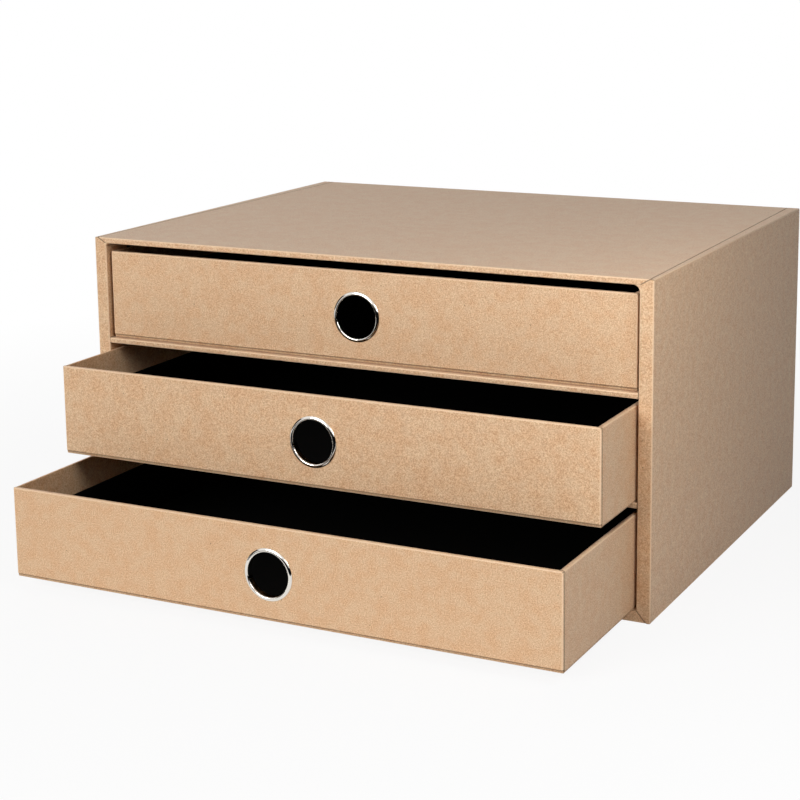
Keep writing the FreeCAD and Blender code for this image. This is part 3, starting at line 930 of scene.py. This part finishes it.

__________

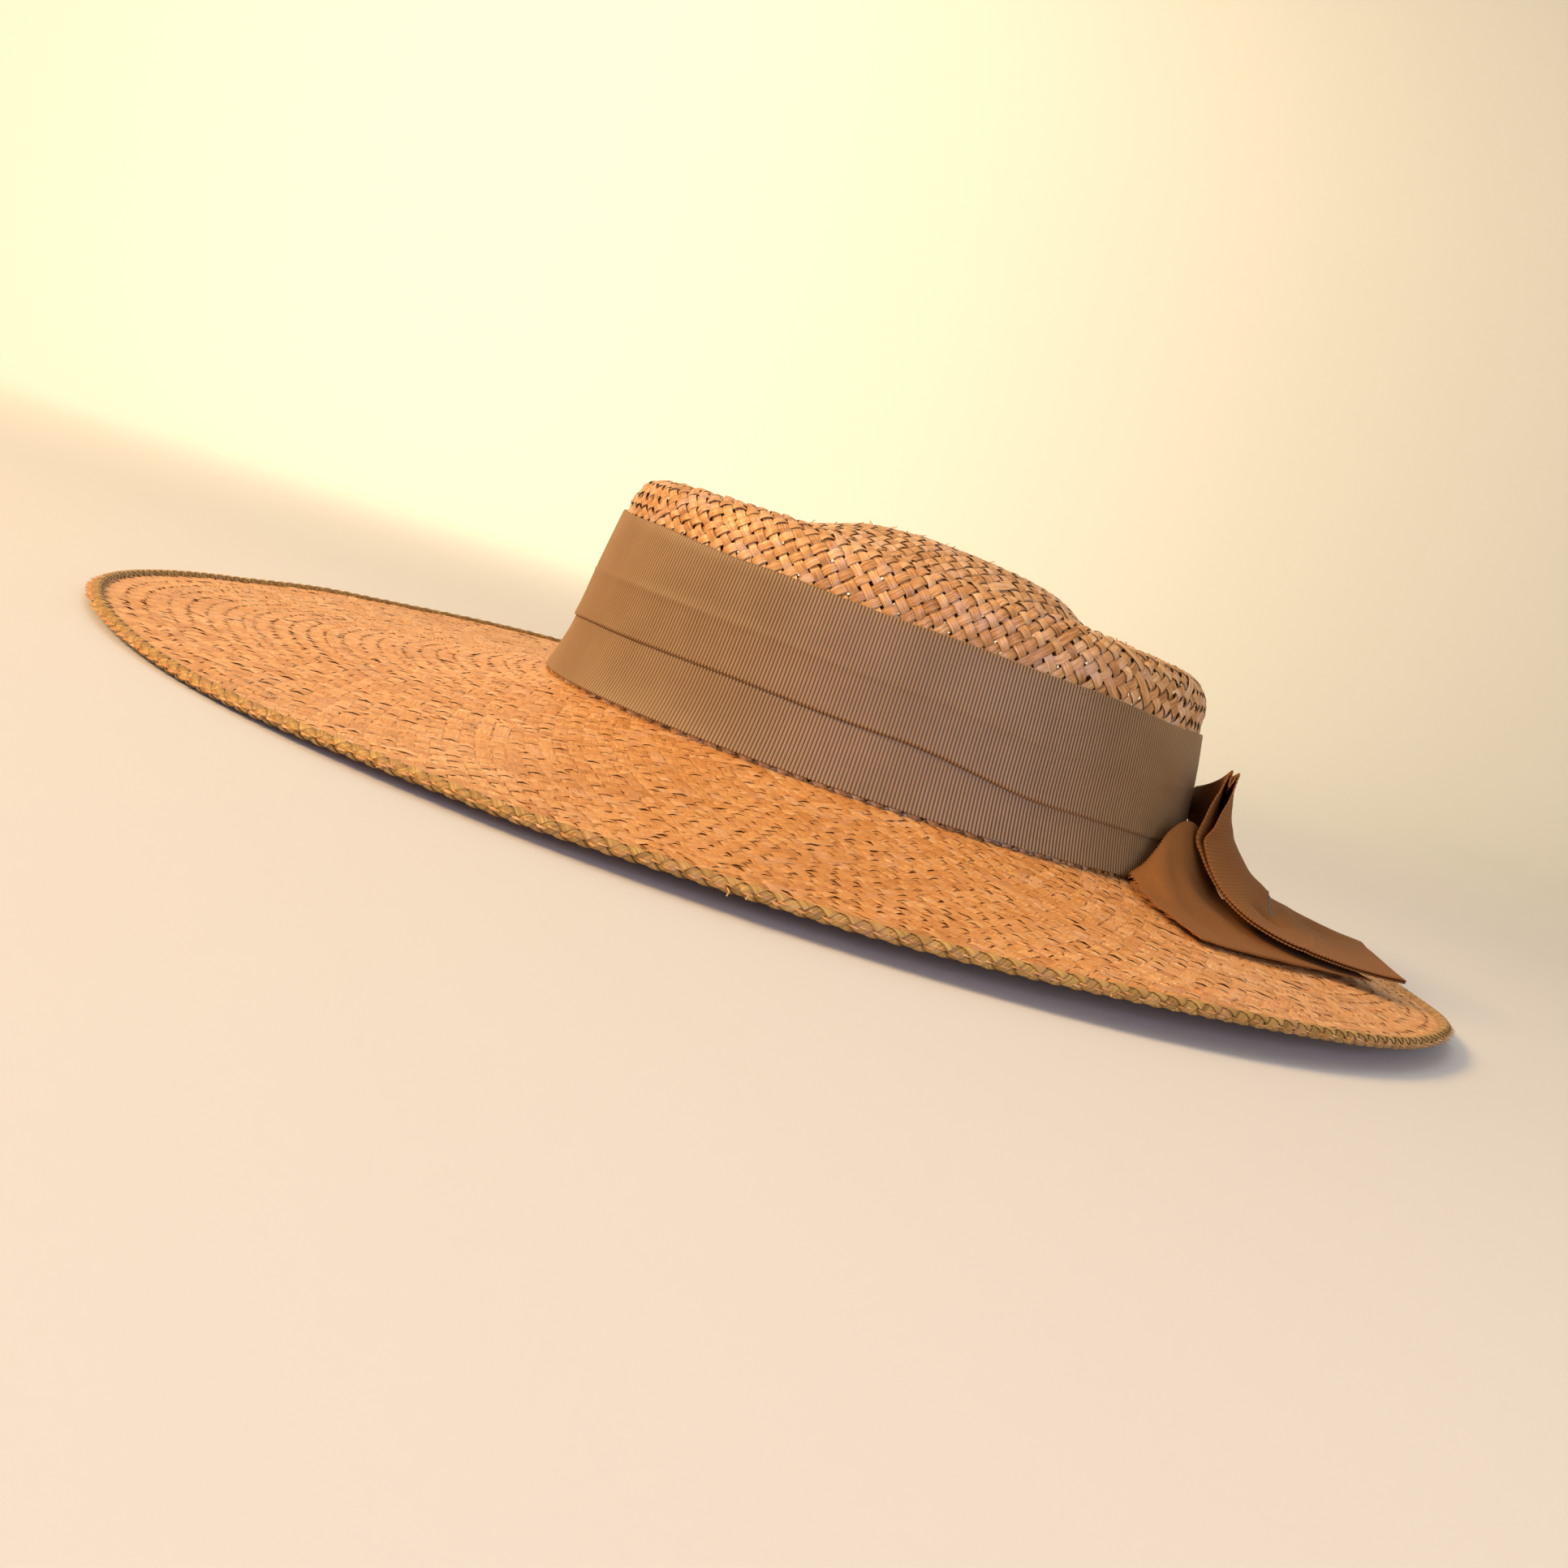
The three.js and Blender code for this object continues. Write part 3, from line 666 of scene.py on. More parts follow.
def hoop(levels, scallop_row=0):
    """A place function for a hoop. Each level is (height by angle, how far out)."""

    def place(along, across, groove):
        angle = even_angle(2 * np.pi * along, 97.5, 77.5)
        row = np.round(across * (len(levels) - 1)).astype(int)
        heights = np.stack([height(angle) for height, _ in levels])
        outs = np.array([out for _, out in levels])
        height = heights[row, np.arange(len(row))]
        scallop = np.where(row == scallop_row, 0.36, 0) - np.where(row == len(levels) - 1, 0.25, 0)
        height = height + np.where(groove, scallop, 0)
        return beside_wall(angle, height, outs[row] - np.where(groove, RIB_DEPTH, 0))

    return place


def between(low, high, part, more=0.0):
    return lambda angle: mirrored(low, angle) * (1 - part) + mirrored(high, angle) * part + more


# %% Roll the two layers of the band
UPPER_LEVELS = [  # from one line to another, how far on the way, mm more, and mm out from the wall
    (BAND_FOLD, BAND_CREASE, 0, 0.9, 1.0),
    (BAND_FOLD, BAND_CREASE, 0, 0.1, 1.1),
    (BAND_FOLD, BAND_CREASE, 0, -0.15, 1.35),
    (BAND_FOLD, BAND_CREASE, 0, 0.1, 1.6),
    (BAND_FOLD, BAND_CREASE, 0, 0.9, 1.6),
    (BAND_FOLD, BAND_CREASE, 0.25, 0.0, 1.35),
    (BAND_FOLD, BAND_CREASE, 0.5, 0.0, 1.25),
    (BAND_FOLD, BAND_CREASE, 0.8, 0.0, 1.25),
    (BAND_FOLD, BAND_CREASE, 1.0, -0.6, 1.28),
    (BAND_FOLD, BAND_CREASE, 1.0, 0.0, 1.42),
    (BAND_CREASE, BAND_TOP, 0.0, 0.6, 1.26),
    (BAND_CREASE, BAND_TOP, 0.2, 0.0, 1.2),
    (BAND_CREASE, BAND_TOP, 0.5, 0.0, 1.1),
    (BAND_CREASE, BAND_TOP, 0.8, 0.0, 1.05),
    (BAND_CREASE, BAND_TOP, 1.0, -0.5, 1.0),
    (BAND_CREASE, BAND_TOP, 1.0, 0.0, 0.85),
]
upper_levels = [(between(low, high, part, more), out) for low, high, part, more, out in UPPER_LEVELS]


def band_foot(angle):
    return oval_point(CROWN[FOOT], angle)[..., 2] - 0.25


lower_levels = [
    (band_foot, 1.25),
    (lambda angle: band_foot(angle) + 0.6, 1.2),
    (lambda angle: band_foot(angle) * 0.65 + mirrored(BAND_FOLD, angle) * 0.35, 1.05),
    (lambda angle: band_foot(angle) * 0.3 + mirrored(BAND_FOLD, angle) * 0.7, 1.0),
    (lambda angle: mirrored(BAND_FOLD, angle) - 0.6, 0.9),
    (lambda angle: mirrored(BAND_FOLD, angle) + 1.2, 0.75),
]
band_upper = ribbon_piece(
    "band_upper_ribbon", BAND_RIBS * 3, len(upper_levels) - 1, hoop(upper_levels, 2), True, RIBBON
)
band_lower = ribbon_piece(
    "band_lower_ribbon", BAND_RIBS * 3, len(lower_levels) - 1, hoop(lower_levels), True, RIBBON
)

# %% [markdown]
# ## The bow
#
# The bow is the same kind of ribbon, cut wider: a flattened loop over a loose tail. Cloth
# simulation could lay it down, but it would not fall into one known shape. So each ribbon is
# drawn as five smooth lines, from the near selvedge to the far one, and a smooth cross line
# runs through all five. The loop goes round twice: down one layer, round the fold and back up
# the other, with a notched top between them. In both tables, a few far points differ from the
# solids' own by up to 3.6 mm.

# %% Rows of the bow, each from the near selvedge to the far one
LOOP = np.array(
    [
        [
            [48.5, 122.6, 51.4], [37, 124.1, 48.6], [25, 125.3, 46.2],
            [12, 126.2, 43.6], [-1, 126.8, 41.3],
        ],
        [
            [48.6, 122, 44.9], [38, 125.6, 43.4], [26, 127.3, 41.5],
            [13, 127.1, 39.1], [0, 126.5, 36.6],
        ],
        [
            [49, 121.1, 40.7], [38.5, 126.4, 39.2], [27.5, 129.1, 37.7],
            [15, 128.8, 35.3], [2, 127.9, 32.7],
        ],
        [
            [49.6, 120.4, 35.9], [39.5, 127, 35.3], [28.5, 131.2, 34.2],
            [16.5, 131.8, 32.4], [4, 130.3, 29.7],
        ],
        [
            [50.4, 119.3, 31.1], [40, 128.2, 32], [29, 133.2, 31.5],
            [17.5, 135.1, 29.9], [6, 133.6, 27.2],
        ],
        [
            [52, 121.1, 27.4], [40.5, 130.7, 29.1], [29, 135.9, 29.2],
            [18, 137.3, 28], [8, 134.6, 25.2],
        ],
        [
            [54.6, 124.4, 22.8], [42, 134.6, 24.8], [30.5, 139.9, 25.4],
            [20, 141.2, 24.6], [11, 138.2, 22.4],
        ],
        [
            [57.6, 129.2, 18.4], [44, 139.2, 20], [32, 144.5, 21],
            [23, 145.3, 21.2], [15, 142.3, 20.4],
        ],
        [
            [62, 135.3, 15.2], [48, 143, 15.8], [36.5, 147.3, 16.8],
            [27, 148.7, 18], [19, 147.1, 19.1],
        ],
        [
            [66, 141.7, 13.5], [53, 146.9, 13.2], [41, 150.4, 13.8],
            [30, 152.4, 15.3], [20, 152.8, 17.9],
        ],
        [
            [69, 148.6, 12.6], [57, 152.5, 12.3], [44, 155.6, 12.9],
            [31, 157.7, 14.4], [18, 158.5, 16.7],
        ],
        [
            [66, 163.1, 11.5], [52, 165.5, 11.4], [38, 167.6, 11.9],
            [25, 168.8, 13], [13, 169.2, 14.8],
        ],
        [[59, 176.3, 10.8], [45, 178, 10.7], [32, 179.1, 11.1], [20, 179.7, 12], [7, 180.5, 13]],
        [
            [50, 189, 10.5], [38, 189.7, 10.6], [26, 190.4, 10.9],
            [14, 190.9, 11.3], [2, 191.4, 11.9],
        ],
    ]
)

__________

→ JOB:
Your task is to print the lines from the one containing "The three.js and" through the one containing "return lambda angle: mirrored(low, angle)", exactly and with nothing added.

→ WORKED SOLUTION:
The three.js and Blender code for this object continues. Write part 3, from line 666 of scene.py on. More parts follow.
def hoop(levels, scallop_row=0):
    """A place function for a hoop. Each level is (height by angle, how far out)."""

    def place(along, across, groove):
        angle = even_angle(2 * np.pi * along, 97.5, 77.5)
        row = np.round(across * (len(levels) - 1)).astype(int)
        heights = np.stack([height(angle) for height, _ in levels])
        outs = np.array([out for _, out in levels])
        height = heights[row, np.arange(len(row))]
        scallop = np.where(row == scallop_row, 0.36, 0) - np.where(row == len(levels) - 1, 0.25, 0)
        height = height + np.where(groove, scallop, 0)
        return beside_wall(angle, height, outs[row] - np.where(groove, RIB_DEPTH, 0))

    return place


def between(low, high, part, more=0.0):
    return lambda angle: mirrored(low, angle) * (1 - part) + mirrored(high, angle) * part + more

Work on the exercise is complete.